═══ Provided entries ═══

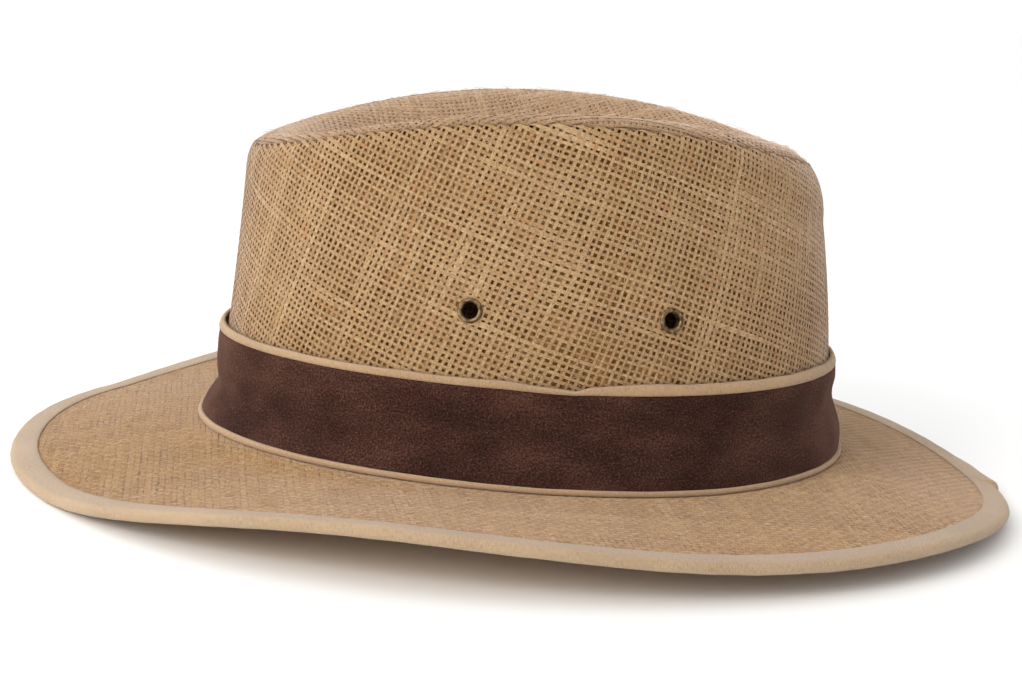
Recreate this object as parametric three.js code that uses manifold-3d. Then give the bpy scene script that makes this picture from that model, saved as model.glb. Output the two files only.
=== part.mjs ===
// A jute fedora: a burlap crown made of a side wall and a dented tip, a burlap brim with a bound,
// wired edge, a suede hat band between two folded cloth trims, and four brass ventilation eyelets.
//
// Millimetres. +Z is up, the front of the hat faces -Y and the wearer's left is +X. The origin is on
// the surface that the hat stands on, under its middle. Heights below are counted from the band's
// lower edge, and angles run round the hat from the rear, through the wearer's left, to the front.
import * as THREE from 'three';
import { mergeVertices } from 'three/addons/utils/BufferGeometryUtils.js';
import Module from 'manifold-3d';

// ---------------------------------------------------------------- driving dimensions
const segments = 56;            // steps round every ring, a multiple of four
const clearance = 0.3;          // gap between neighbouring pieces
const clothWall = 1.5;          // stiffened burlap of the crown
const bandHeight = 16.25;       // the band's lower edge above the surface that the hat stands on

// Plan of the crown's outside at the band's lower edge: an oval's half sizes, and its middle in Y.
const crownBase = { halfLength: 102.4, halfWidth: 85.2, middle: 2.1, power: 2.08 };

// The crown's outside by direction: how far the wall leans in by the start of the shoulder, how far
// it bows out of straight at mid height, the size of the rounded shoulder, the height of the crest
// on top, and how far under the crest the seam between side and tip lies.
const crownProfile = {
  front: { lean: 6.4, bow: -0.7, shoulderIn: 5.5, shoulderUp: 10.5, crest: 89.8, seamDrop: 2.4 },
  side: { lean: 17.5, bow: 3.0, shoulderIn: 5.0, shoulderUp: 7.0, crest: 107.2, seamDrop: 3.4 },
  rear: { lean: 7.6, bow: 1.5, shoulderIn: 17.0, shoulderUp: 24.0, crest: 97.4, seamDrop: 5.0 },
};
const dentDepth = 20;           // the tip's dent below the saddle that spans its crest
const dentFloor = 0.42;         // share of the way out to the crest where the dent starts to climb

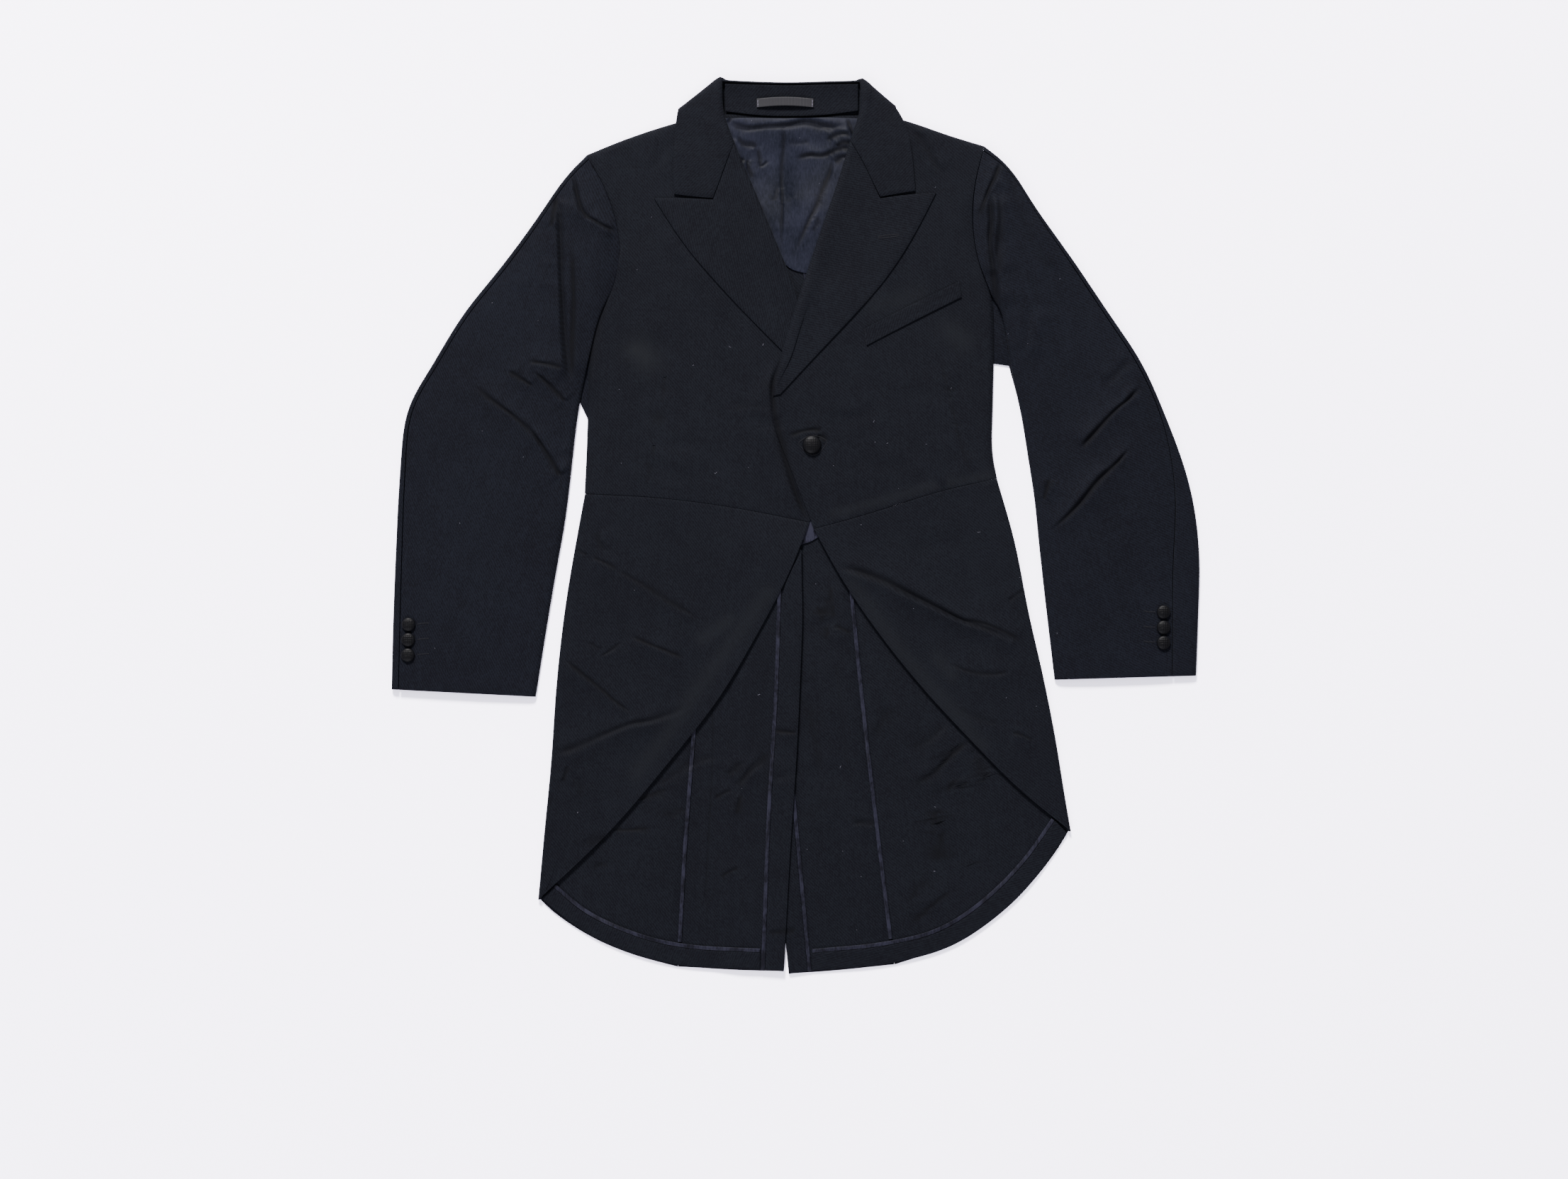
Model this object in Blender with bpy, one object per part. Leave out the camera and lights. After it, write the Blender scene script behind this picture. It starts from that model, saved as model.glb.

═══

The task
Give back the listing exactly, please, from its first line to the line containing "import Module from 'manifold-3d';", inclusive, and nothing past that line.

Task answer
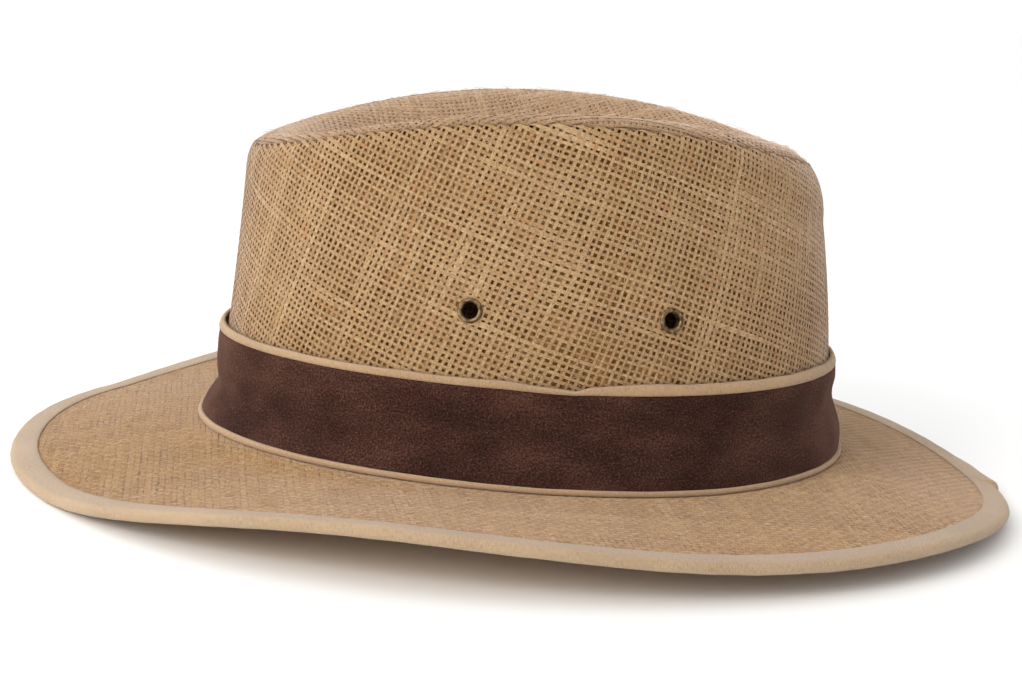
Recreate this object as parametric three.js code that uses manifold-3d. Then give the bpy scene script that makes this picture from that model, saved as model.glb. Output the two files only.
=== part.mjs ===
// A jute fedora: a burlap crown made of a side wall and a dented tip, a burlap brim with a bound,
// wired edge, a suede hat band between two folded cloth trims, and four brass ventilation eyelets.
//
// Millimetres. +Z is up, the front of the hat faces -Y and the wearer's left is +X. The origin is on
// the surface that the hat stands on, under its middle. Heights below are counted from the band's
// lower edge, and angles run round the hat from the rear, through the wearer's left, to the front.
import * as THREE from 'three';
import { mergeVertices } from 'three/addons/utils/BufferGeometryUtils.js';
import Module from 'manifold-3d';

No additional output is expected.